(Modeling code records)
____

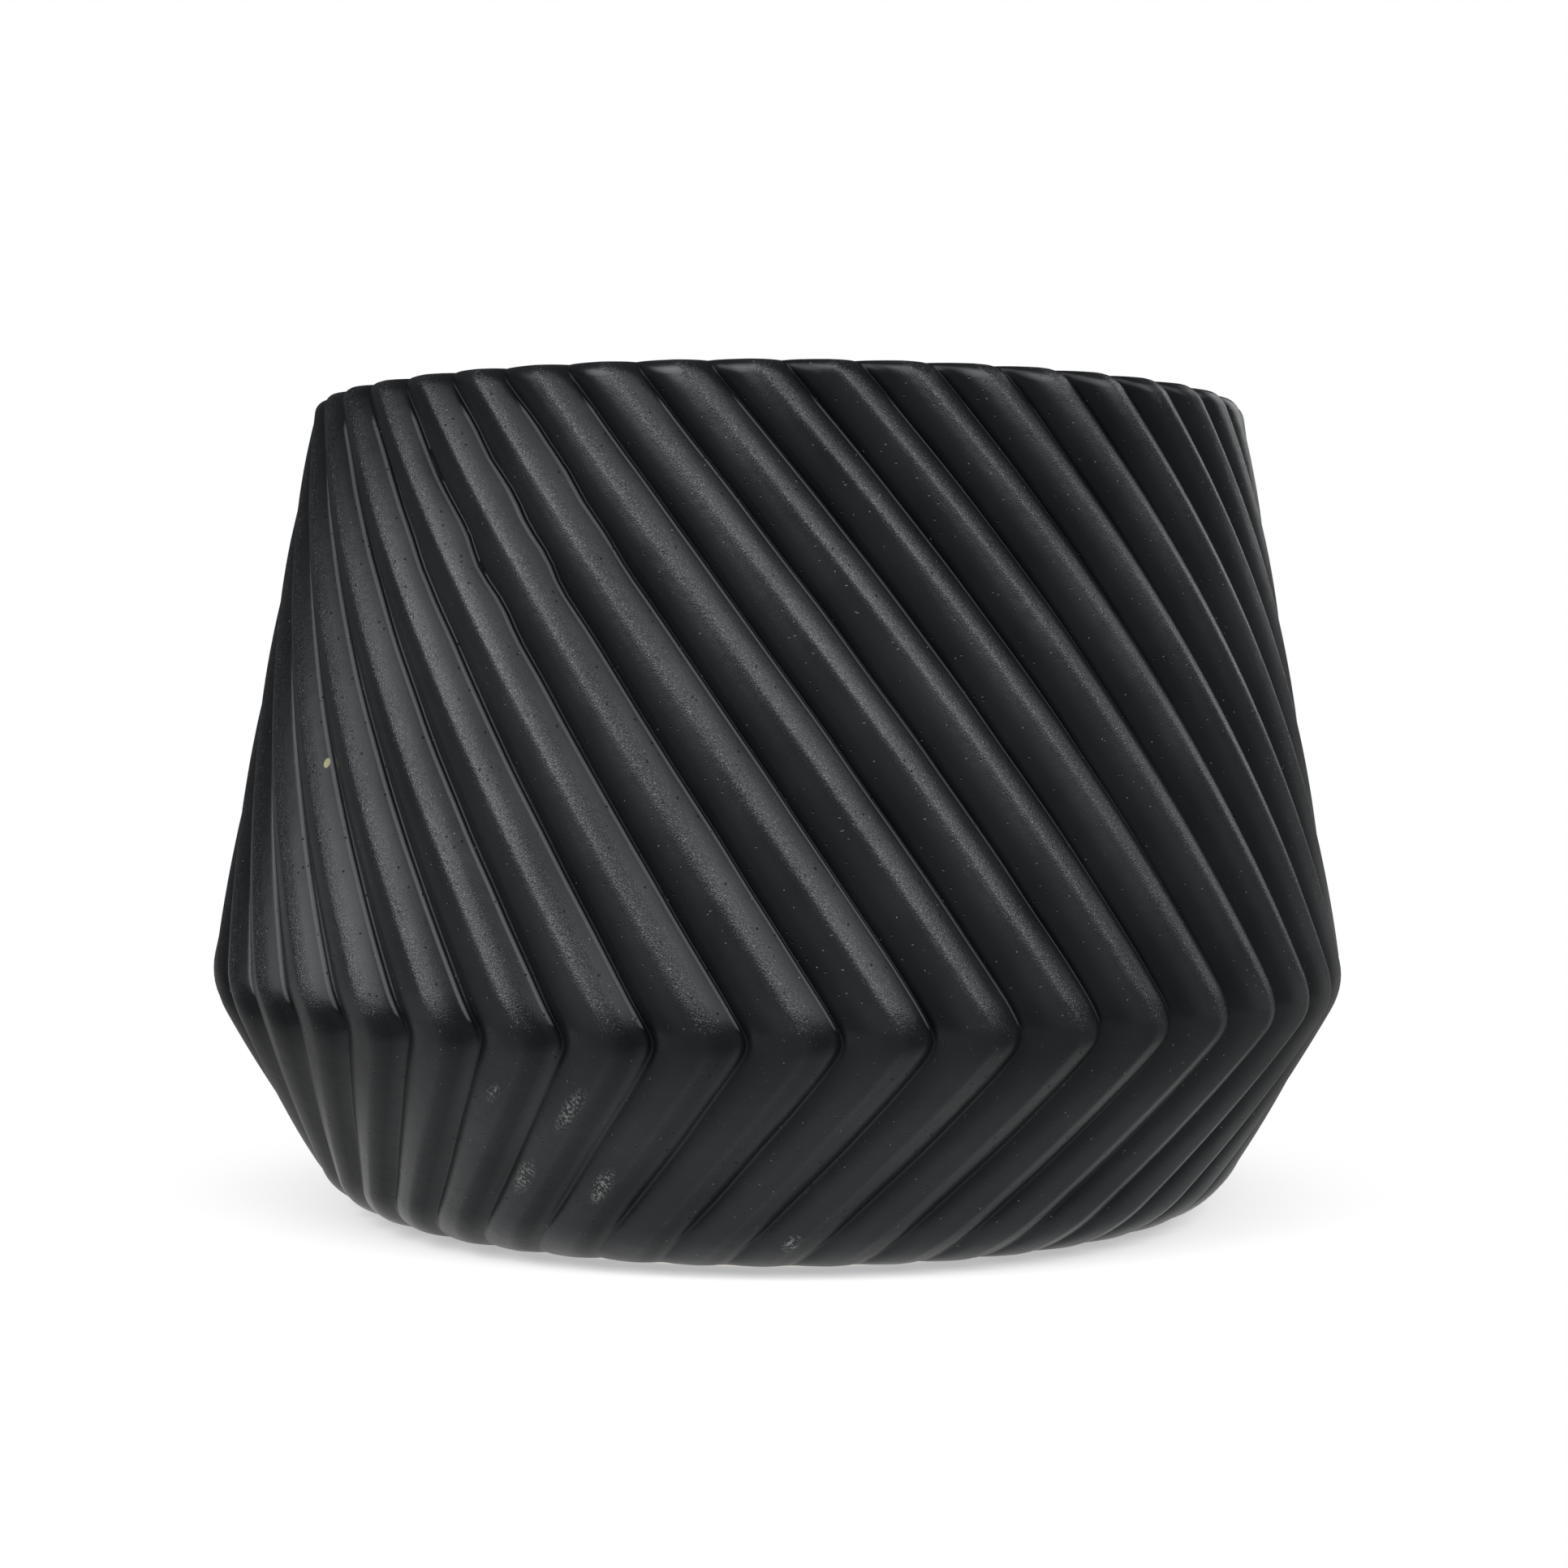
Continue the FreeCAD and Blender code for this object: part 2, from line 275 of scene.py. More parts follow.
# Azimuth and elevation in degrees, width and height in metres, and watts per square metre.
SOFTBOXES = {
    "softbox_left": (-52, 31, 0.62, 0.44, 11.5),
    "softbox_right": (46, 31, 0.92, 0.44, 8.2),
    "softbox_top": (-4, 60, 1.00, 0.38, 7.8),
    "softbox_rim": (128, 22, 0.50, 0.40, 4.6),
}


# ---------------------------------------------------------------- paths of (radius, height)
def unit(v):
    """The vector at length 1."""
    return v / np.linalg.norm(v)


def stretch(start, end, spacing):
    """Points after start, up to and including end, about a spacing apart."""
    length = float(np.linalg.norm(end - start))
    count = max(1, round(length / spacing))
    return [start + (end - start) * i / count for i in range(1, count + 1)]


def rounded_path(corners, radii):
    """The path through the corners, with the inner ones rounded."""
    corners = [np.array(c, float) for c in corners]
    points = [corners[0]]
    for before, corner, after, radius in zip(corners, corners[1:], corners[2:], radii):
        back, on = unit(before - corner), unit(after - corner)
        half = math.acos(float(back @ on)) / 2
        centre = corner + unit(back + on) * radius / math.sin(half)
        start = corner + back * radius / math.tan(half)
        end = corner + on * radius / math.tan(half)
        points += stretch(points[-1], start, CONE_STEP)
        first = math.atan2(*(start - centre)[::-1])
        sweep = (math.atan2(*(end - centre)[::-1]) - first + math.pi) % (2 * math.pi) - math.pi
        count = math.ceil(abs(sweep) / min(MAX_ARC_TURN, ARC_STEP / radius))
        for i in range(1, count + 1):
            turn = first + sweep * i / count
            points.append(centre + radius * np.array((math.cos(turn), math.sin(turn))))
    return np.array(points + stretch(points[-1], corners[-1], CONE_STEP))


def path_normals(path):
    """Unit normals to the left of a path as it runs."""
    along = np.gradient(path, axis=0)
    along /= np.linalg.norm(along, axis=1, keepdims=True)
    return np.stack([-along[:, 1], along[:, 0]], 1)


def crossing(point, direction, other, other_direction):
    """Where two lines in the plane of the path cross."""
    cross = direction[0] * other_direction[1] - direction[1] * other_direction[0]
    gap = other - point
    along = gap[0] * other_direction[1] - gap[1] * other_direction[0]
    return point + direction * along / cross


# ---------------------------------------------------------------- meshes
def on_jar(radius, angle, z):
    """Points in space, from a radius, an angle round the jar and a height."""
    return np.stack([radius * np.sin(angle), -radius * np.cos(angle), z + 0 * radius], -1)


def skin(name, rings, loop):
    """A mesh over rings of points. One point alone is a pole. A loop joins the ends."""
    starts = np.cumsum([0] + [len(ring) for ring in rings])
    faces = []
    order = list(range(len(rings))) + ([0] if loop else [])
    for a, b in zip(order, order[1:]):
        if len(rings[a]) == 1 and len(rings[b]) == 1:
            continue
        count = max(len(rings[a]), len(rings[b]))
        i = np.arange(count)
        j = (i + 1) % count
        if len(rings[a]) == 1:
            corners = [starts[a] + 0 * i, starts[b] + i, starts[b] + j]
        elif len(rings[b]) == 1:
            corners = [starts[a] + i, starts[b] + 0 * i, starts[a] + j]
        else:
            corners = [starts[a] + i, starts[b] + i, starts[b] + j, starts[a] + j]
        faces += np.stack(corners, 1).tolist()
    mesh = bpy.data.meshes.new(name)
    mesh.from_pydata(np.concatenate(rings).tolist(), [], faces)
    solid = bmesh.new()
    solid.from_mesh(mesh)
    bmesh.ops.recalc_face_normals(solid, faces=solid.faces)
    solid.to_mesh(mesh)
    solid.free()
    mesh.polygons.foreach_set("use_smooth", [True] * len(mesh.polygons))
    piece = bpy.data.objects.new(name, mesh)
    bpy.context.scene.collection.objects.link(piece)
    return piece


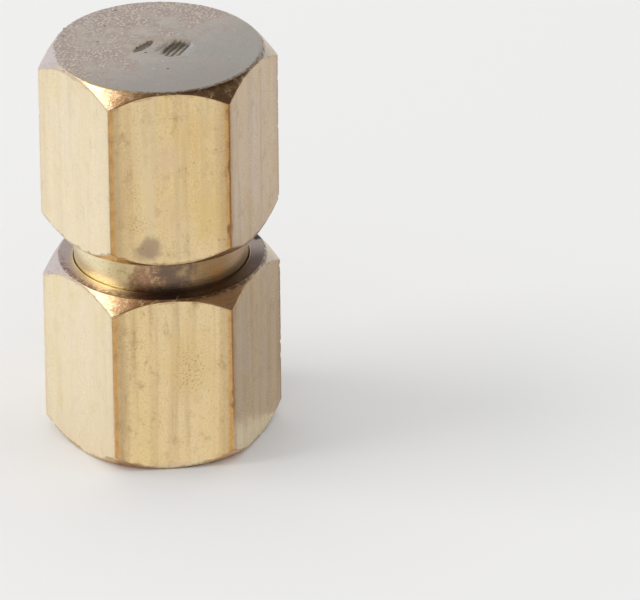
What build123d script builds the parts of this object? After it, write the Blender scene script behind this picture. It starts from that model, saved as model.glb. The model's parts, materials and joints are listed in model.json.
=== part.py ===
from build123d import *

import math
import os

# Compression stop end for 8 mm tube: a closed brass body, an olive and a compression nut.
# The fitting stands on its nut with its axis on +Z. The origin is the middle of the nut's end face, where the
# tube goes in. The body unscrews upwards on a right-hand M12x1 thread, and at rest it is finger tight, with a
# pair of flats of both hexagons square to Y. All sizes are in millimetres.

# Tube and hexagon bar
TUBE_OD = 8.0
BORE_R = TUBE_OD / 2 + 0.1  # through the nut and the olive, and in the body's socket
ACROSS_FLATS = 14.0
HEX_LENGTH = 12.9  # each of the two hexagons
HEX_GAP = 2.5  # between them, finger tight
FACE_R = 6.96  # flat disc left inside the turned-off corners
CORNER_ANGLE = 45  # of the turned-off corners

# M12x1 thread
PITCH = 1.0
PITCH_R = 5.675
FLANK_ANGLE = 30  # from the plane square to the axis
FLANK_PLAY = 0.03  # taken off each flank of both threads
MALE_CREST_R = 5.93
MALE_ROOT_R = 5.387
FEMALE_CREST_R = 5.5
FEMALE_ROOT_R = 6.05  # also the relief's and the counterbore's
ROOT_OVERLAP = 0.06  # how far a ridge starts inside the surface that carries it
TRIM_MARGIN = 0.2  # what cuts a ridge to length stands this far clear of its root and crest
LEAD_R = 5.45  # the male thread's crest where its tapered start begins

# Nut, from its end face up
NUT_FLOOR = 2.0  # the end that the tube passes through
SHOULDER_R = 5.35  # the bore round the olive
SHOULDER_TOP = 3.9
RELIEF_TOP = 4.8  # the female thread starts here
COUNTERBORE_DEPTH = 1.9
TUBE_MOUTH_CHAMFER = 0.3
COUNTERBORE_CHAMFER = 0.08

# Olive: a straight land between two equal tapers
OLIVE_END_R = 4.4
OLIVE_LAND_R = 5.2
OLIVE_LAND = 1.9
TAPER_ANGLE = 30  # of the olive and of the body's seat, from the axis
SHOULDER_GAP = 0.05  # along the axis, between the olive and the nut's 45 degree shoulder
SEAT_GAP = 0.08  # along the axis, between the olive and the body's seat

# Body
NECK_R = 5.85
NECK_IN_NUT = 0.55  # how far the neck reaches into the nut's counterbore
GROOVE_R = 5.2
GROOVE_WIDTH = 1.05  # thread run-out between the thread and the neck
SEAT_MOUTH_R = 4.95
SOCKET_DEPTH = 8.0
DRILL_POINT_ANGLE = 118
CHISEL_R = 0.2  # flat left by the drill's chisel edge

# Parting mark: a shallow dish in the closed end, with a torn-off nub in its middle
MARK_R = 1.8
MARK_DEPTH = 0.24
NUB_R = 0.6
NUB_TIP_R = 0.25
NUB_DROP = 0.05  # how far the nub's tip stays below the face

# Heights that follow from the sizes above
flank_slope = math.tan(math.radians(FLANK_ANGLE))
taper_slope = math.tan(math.radians(TAPER_ANGLE))
nut_top = HEX_LENGTH
body_low = nut_top + HEX_GAP
body_top = body_low + HEX_LENGTH
counterbore_low = nut_top - COUNTERBORE_DEPTH
olive_low = NUT_FLOOR + (OLIVE_END_R - BORE_R) + SHOULDER_GAP
olive_taper = (OLIVE_LAND_R - OLIVE_END_R) / taper_slope
olive_top = olive_low + OLIVE_LAND + 2 * olive_taper
seat_top = olive_top + (OLIVE_END_R - BORE_R) / taper_slope + SEAT_GAP
stem_low = seat_top - (SEAT_MOUTH_R - BORE_R) / taper_slope
socket_top = seat_top + SOCKET_DEPTH
drill_tip = socket_top + (BORE_R - CHISEL_R) / math.tan(math.radians(DRILL_POINT_ANGLE / 2))
neck_low = nut_top - NECK_IN_NUT
groove_low = neck_low - GROOVE_WIDTH
helix_low = math.floor(RELIEF_TOP)
helix_height = PITCH * math.ceil((groove_low - helix_low) / PITCH)


def hexagon_bar(low):
    """A length of hexagon bar from height low up, with the corners turned off at both ends."""
    high = low + HEX_LENGTH
    outer_r = ACROSS_FLATS / math.sqrt(3) + 0.5
    drop = (outer_r - FACE_R) * math.tan(math.radians(CORNER_ANGLE))
    with BuildPart() as bar:
        with BuildSketch(Plane.XY.offset(low)):
            RegularPolygon(ACROSS_FLATS / 2, 6, major_radius=False)
        extrude(amount=HEX_LENGTH)
        with BuildSketch(Plane.XZ):
            with BuildLine():
                Polyline(
                    (0, low),
                    (FACE_R, low),
                    (outer_r, low + drop),
                    (outer_r, high - drop),
                    (FACE_R, high),
                    (0, high),
                    close=True,
                )
            make_face()
        revolve(axis=Axis.Z, mode=Mode.INTERSECT)
    return bar.part


def thread_ridge(root_r, crest_r, low):
    """A right-hand helical ridge that narrows from root to crest. Its middle starts on +X at height low."""
    outward = math.copysign(1, crest_r - root_r)
    base_r = root_r - outward * ROOT_OVERLAP
    base_half = PITCH / 4 - FLANK_PLAY + outward * (PITCH_R - base_r) * flank_slope
    crest_half = PITCH / 4 - FLANK_PLAY + outward * (PITCH_R - crest_r) * flank_slope
    path = Edge.make_helix(PITCH, helix_height, PITCH_R, (0, 0, low))
    with BuildPart() as ridge:
        with BuildSketch(Plane(path @ 0, x_dir=(1, 0, 0), z_dir=path % 0)):
            with BuildLine():
                Polyline(
                    (base_r - PITCH_R, -base_half),
                    (crest_r - PITCH_R, -crest_half),
                    (crest_r - PITCH_R, crest_half),
                    (base_r - PITCH_R, base_half),
                    close=True,
                )
            make_face()
        sweep(path=path, is_frenet=True)
    return ridge.part


# Male thread, cut to length with a tapered start
with BuildPart() as male_thread:
    add(thread_ridge(MALE_ROOT_R, MALE_CREST_R, helix_low))
    with BuildSketch(Plane.XZ):
        with BuildLine():
            Polyline(
                (MALE_ROOT_R - TRIM_MARGIN, stem_low),
                (LEAD_R, stem_low),
                (MALE_CREST_R + TRIM_MARGIN, stem_low + MALE_CREST_R + TRIM_MARGIN - LEAD_R),
                (MALE_CREST_R + TRIM_MARGIN, groove_low),
                (MALE_ROOT_R - TRIM_MARGIN, groove_low),
                close=True,
            )
        make_face()
    revolve(axis=Axis.Z, mode=Mode.INTERSECT)

# Female thread, half a pitch away from the male one, cut to length
with BuildPart() as female_thread:
    add(thread_ridge(FEMALE_ROOT_R, FEMALE_CREST_R, helix_low - PITCH / 2))
    with BuildSketch(Plane.XZ):
        with BuildLine():
            Polyline(
                (FEMALE_CREST_R - TRIM_MARGIN, RELIEF_TOP),
                (FEMALE_ROOT_R + TRIM_MARGIN, RELIEF_TOP),
                (FEMALE_ROOT_R + TRIM_MARGIN, counterbore_low),
                (FEMALE_CREST_R - TRIM_MARGIN, counterbore_low),
                close=True,
            )
        make_face()
    revolve(axis=Axis.Z, mode=Mode.INTERSECT)

with BuildPart() as stop_end_body:
    add(hexagon_bar(body_low))
    # Parting mark
    with BuildSketch(Plane.XZ):
        with BuildLine():
            dish = ThreePointArc(
                (NUB_R, body_top - MARK_DEPTH),
                ((NUB_R + MARK_R) / 2, body_top - MARK_DEPTH),
                (MARK_R, body_top),
            )
            Polyline(
                dish @ 1,
                (MARK_R, body_top + 1),
                (0, body_top + 1),
                (0, body_top - NUB_DROP),
                (NUB_TIP_R, body_top - NUB_DROP),
                dish @ 0,
            )
        make_face()
    revolve(axis=Axis.Z, mode=Mode.SUBTRACT)
    # Neck, run-out groove and stem
    with BuildSketch(Plane.XZ):
        with BuildLine():
            Polyline(
                (0, stem_low),
                (MALE_ROOT_R, stem_low),
                (MALE_ROOT_R, groove_low),
                (GROOVE_R, groove_low),
                (GROOVE_R, neck_low),
                (NECK_R, neck_low),
                (NECK_R, body_low),
                (0, body_low),
                close=True,
            )
        make_face()
    revolve(axis=Axis.Z)
    add(male_thread.part)
    # Seat for the olive, and the blind socket with its drill point
    with BuildSketch(Plane.XZ):
        with BuildLine():
            Polyline(
                (0, stem_low),
                (SEAT_MOUTH_R, stem_low),
                (BORE_R, seat_top),
                (BORE_R, socket_top),
                (CHISEL_R, drill_tip),
                (0, drill_tip),
                close=True,
            )
        make_face()
    revolve(axis=Axis.Z, mode=Mode.SUBTRACT)

with BuildPart() as olive:
    with BuildSketch(Plane.XZ):
        with BuildLine():
            Polyline(
                (BORE_R, olive_low),
                (OLIVE_END_R, olive_low),
                (OLIVE_LAND_R, olive_low + olive_taper),
                (OLIVE_LAND_R, olive_top - olive_taper),
                (OLIVE_END_R, olive_top),
                (BORE_R, olive_top),
                close=True,
            )
        make_face()
    revolve(axis=Axis.Z)

with BuildPart() as compression_nut:
    add(hexagon_bar(0))
    # Tube hole, shoulder for the olive, and the bore that carries the thread
    with BuildSketch(Plane.XZ):
        with BuildLine():
            Polyline(
                (0, 0),
                (BORE_R + TUBE_MOUTH_CHAMFER, 0),
                (BORE_R, TUBE_MOUTH_CHAMFER),
                (BORE_R, NUT_FLOOR),
                (SHOULDER_R, NUT_FLOOR + SHOULDER_R - BORE_R),
                (SHOULDER_R, SHOULDER_TOP),
                (FEMALE_ROOT_R, SHOULDER_TOP),
                (FEMALE_ROOT_R, nut_top - COUNTERBORE_CHAMFER),
                (FEMALE_ROOT_R + COUNTERBORE_CHAMFER, nut_top),
                (0, nut_top),
                close=True,
            )
        make_face()
    revolve(axis=Axis.Z, mode=Mode.SUBTRACT)
    add(female_thread.part)

stop_end_body.part.label = "stop_end_body"
olive.part.label = "olive"
compression_nut.part.label = "compression_nut"

os.makedirs("parts", exist_ok=True)
export_step(stop_end_body.part, "parts/stop_end_body.step")
export_step(olive.part, "parts/olive.step")
export_step(compression_nut.part, "parts/compression_nut.step")
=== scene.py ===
import json
import math

import bmesh
import bpy
import numpy as np
from mathutils import Matrix, Vector, noise


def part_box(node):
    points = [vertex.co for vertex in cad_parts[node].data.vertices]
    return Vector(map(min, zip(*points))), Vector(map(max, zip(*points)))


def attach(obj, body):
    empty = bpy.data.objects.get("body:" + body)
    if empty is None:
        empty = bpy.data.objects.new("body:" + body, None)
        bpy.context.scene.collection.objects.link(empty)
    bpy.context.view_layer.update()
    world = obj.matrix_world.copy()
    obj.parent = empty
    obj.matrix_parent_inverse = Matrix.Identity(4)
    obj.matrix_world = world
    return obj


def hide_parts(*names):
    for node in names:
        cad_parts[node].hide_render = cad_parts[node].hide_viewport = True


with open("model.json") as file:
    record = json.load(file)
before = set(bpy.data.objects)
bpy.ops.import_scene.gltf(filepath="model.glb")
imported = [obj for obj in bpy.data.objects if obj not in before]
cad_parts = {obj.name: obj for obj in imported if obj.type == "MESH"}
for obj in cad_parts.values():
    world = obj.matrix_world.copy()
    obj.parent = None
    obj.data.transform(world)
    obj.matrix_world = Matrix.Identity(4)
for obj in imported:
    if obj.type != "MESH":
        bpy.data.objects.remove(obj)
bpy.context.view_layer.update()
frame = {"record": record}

# ---------------------------------------------------------------- sizes, in millimetres
MM = 0.001
nut_high = np.array(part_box("compression_nut")[1]) / MM
body_low, body_high = (np.array(corner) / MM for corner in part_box("stop_end_body"))
olive_low, olive_high = (np.array(corner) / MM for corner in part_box("olive"))
mounts = {mount["name"]: mount for mount in frame["record"]["mounts"]}
socket_middle = mounts["tube_socket"]["pos_m"][2] / MM
socket_depth = mounts["tube_socket"]["dims"]["length_mm"]

HALF_FLATS = nut_high[1]
HEX_LENGTH = nut_high[2]
BODY_TOP = body_high[2]
HEX_LOW = BODY_TOP - HEX_LENGTH  # of the body's hexagon
STEM_LOW = body_low[2]
BORE_R = mounts["tube_socket"]["dims"]["r_mm"]
SEAT_TOP = socket_middle - socket_depth / 2
SOCKET_TOP = socket_middle + socket_depth / 2
OLIVE_LAND_R = olive_high[0]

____

Quote the listing above, but only from the line that shows "What build123d script" through the line that shows "CORNER_ANGLE = 45".

What build123d script builds the parts of this object? After it, write the Blender scene script behind this picture. It starts from that model, saved as model.glb. The model's parts, materials and joints are listed in model.json.
=== part.py ===
from build123d import *

import math
import os

# Compression stop end for 8 mm tube: a closed brass body, an olive and a compression nut.
# The fitting stands on its nut with its axis on +Z. The origin is the middle of the nut's end face, where the
# tube goes in. The body unscrews upwards on a right-hand M12x1 thread, and at rest it is finger tight, with a
# pair of flats of both hexagons square to Y. All sizes are in millimetres.

# Tube and hexagon bar
TUBE_OD = 8.0
BORE_R = TUBE_OD / 2 + 0.1  # through the nut and the olive, and in the body's socket
ACROSS_FLATS = 14.0
HEX_LENGTH = 12.9  # each of the two hexagons
HEX_GAP = 2.5  # between them, finger tight
FACE_R = 6.96  # flat disc left inside the turned-off corners
CORNER_ANGLE = 45  # of the turned-off corners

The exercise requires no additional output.